From George Washington to William Deakins, Jr., 6 June 1796

To William Deakins, Jr.

Philadelphia 6th June 1796

Dear Sir:

Your letter of the 27th Ulto has been duly received. Before I knew, or had heard of any movement in the Federal City, among the Proprietors thereof, I had, in answering some dispatches from the Commissioners, given it to them as my clear and decided opinion, that those who were entrusted with the affairs of the City ought to be residents thereof.1 It is & has always been my opinion. It was the principle upon which the new establishment, and compensation took place;2 and what I have always expected would happen, as soon as accomodations could be provided. To assign all the reasons for this opinion, which have weight in my mind, would run me into prolixity, unnecessarily; as few of them can have escap’d a reflecting man. One however, you may recollect I brought to your view upon a former occasion; when you suggested a residant of George Town for a Commissioner.3 although that case may not apply quite as strongly to any ⟨of⟩ the present commissioners, yet it does apply, and in that degree, is injurious; as you see by the effects, & the complaints.

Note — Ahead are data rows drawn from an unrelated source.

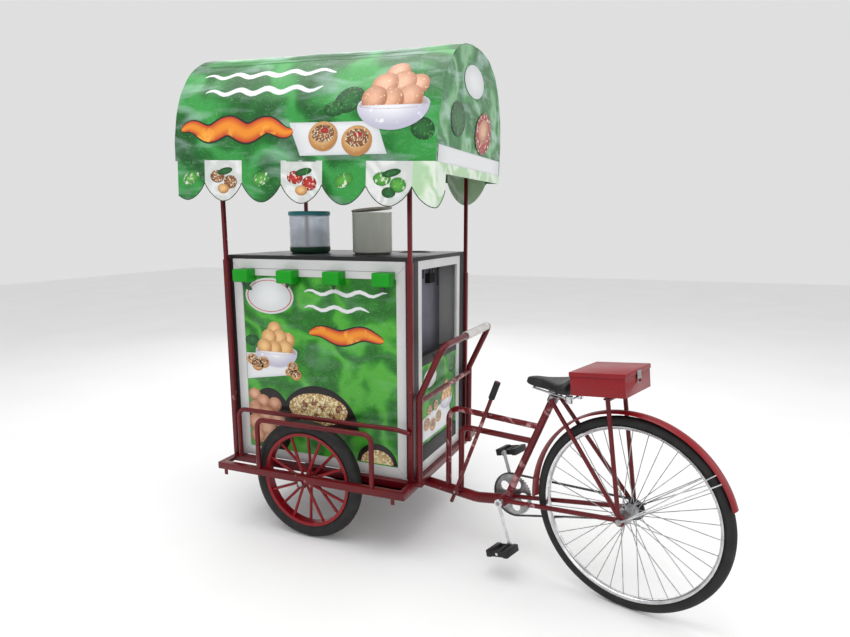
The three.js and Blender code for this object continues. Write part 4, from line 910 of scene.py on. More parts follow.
def patch(surface, u, v, wide, high, layer, colour, start=0.0, end=360.0, tilt=0.0, hole=0.0):
    """An inked ellipse, or a sector of one, laid on a sheet; sizes in mm along the sheet."""
    rings, around = 6, 44
    shape = bmesh.new()
    rim = shape.verts.layers.float.new("rim")
    grid = []
    lean = math.radians(tilt)
    for r in range(rings + 1):
        share = hole + (1 - hole) * r / rings
        row = []
        for k in range(around + 1):
            theta = math.radians(start + (end - start) * k / around)
            du, dv = wide * share * math.cos(theta), high * share * math.sin(theta)
            spot = surface(u + du * math.cos(lean) - dv * math.sin(lean),
                           v + du * math.sin(lean) + dv * math.cos(lean), LAYER * layer)
            vert = shape.verts.new(spot)
            lit = 0.22 * (math.cos(theta - math.radians(300)))
            vert[rim] = min(max(share * (1 + lit) if colour in ("puff", "rosy", "bowl") else share, 0), 1)
            row.append(vert)
        grid.append(row)
    for r in range(rings):
        for k in range(around):
            shape.faces.new((grid[r][k], grid[r][k + 1], grid[r + 1][k + 1], grid[r + 1][k]))
    bmesh.ops.remove_doubles(shape, verts=shape.verts, dist=1e-6)
    slivers = [face for face in shape.faces if face.calc_area() < 1e-10]
    bmesh.ops.delete(shape, geom=slivers, context="FACES_ONLY")
    mesh = bpy.data.meshes.new("patch")
    shape.to_mesh(mesh)
    shape.free()
    mesh.materials.append(INK[colour])
    return mesh


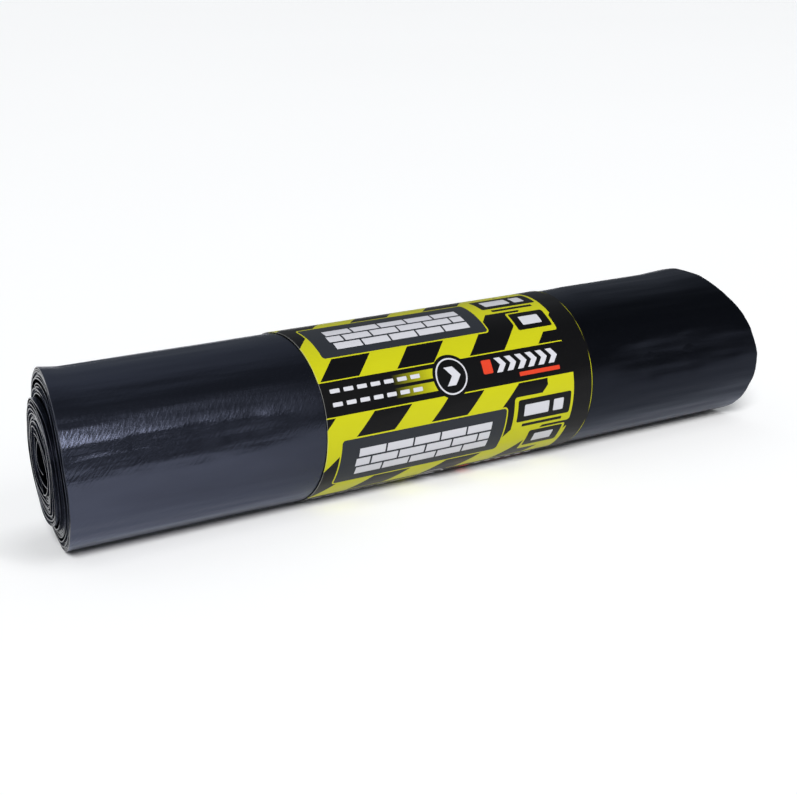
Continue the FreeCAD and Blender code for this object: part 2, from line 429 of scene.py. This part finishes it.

The time in which a great deal is to be done, is short. In the discussion of the Guarantee Bill, all the Faupaus which have been committed—all the neglects, inattentions, and want of the close & constant scrutiny of those to whom the business was intrusted, have undergone severe animadversion. It has been said, that if the Commissioners, & those who had been receiving compensations from the public, had been on the spot, the abuses which the principal building had sustained could not have happened—that they would have perciev’d the errors in their origin, & would have correct’d them, as fast as they arose.4 In a word, that there can be no œconomy without a close inspection, nor a close inspection by men at a distance, &ca &ca—Knowing these things as I do; and how much depends upon execution, it behoves me, while I have any thing to do in the business, to attend to measures and not merely to the convenien⟨ces of⟩ those who are to execute them. If the two can be blended, it is well—but the first is, & must be, the primary consideration.

Nothing, pointing directly to yourself (Office I mean) has been said further, than while the Agents, and principal Officers of the City reside out of it & in G. Town, the attraction is where it ought not to be, were the interest of the former, and the accomodation of Congress (when the Government moves to it) as they ought, to be the primary object. I write in haste, the Post hour being at hand, but can assure you that I am—Sir Yr Obedient Servt

Go: Washington

ALS (letterpress copy), DLC:GW; LB, DLC:GW.

2On the increased compensation for the current D.C. commissioners, see GW to Tobias Lear, 28 Aug. 1794 (first letter).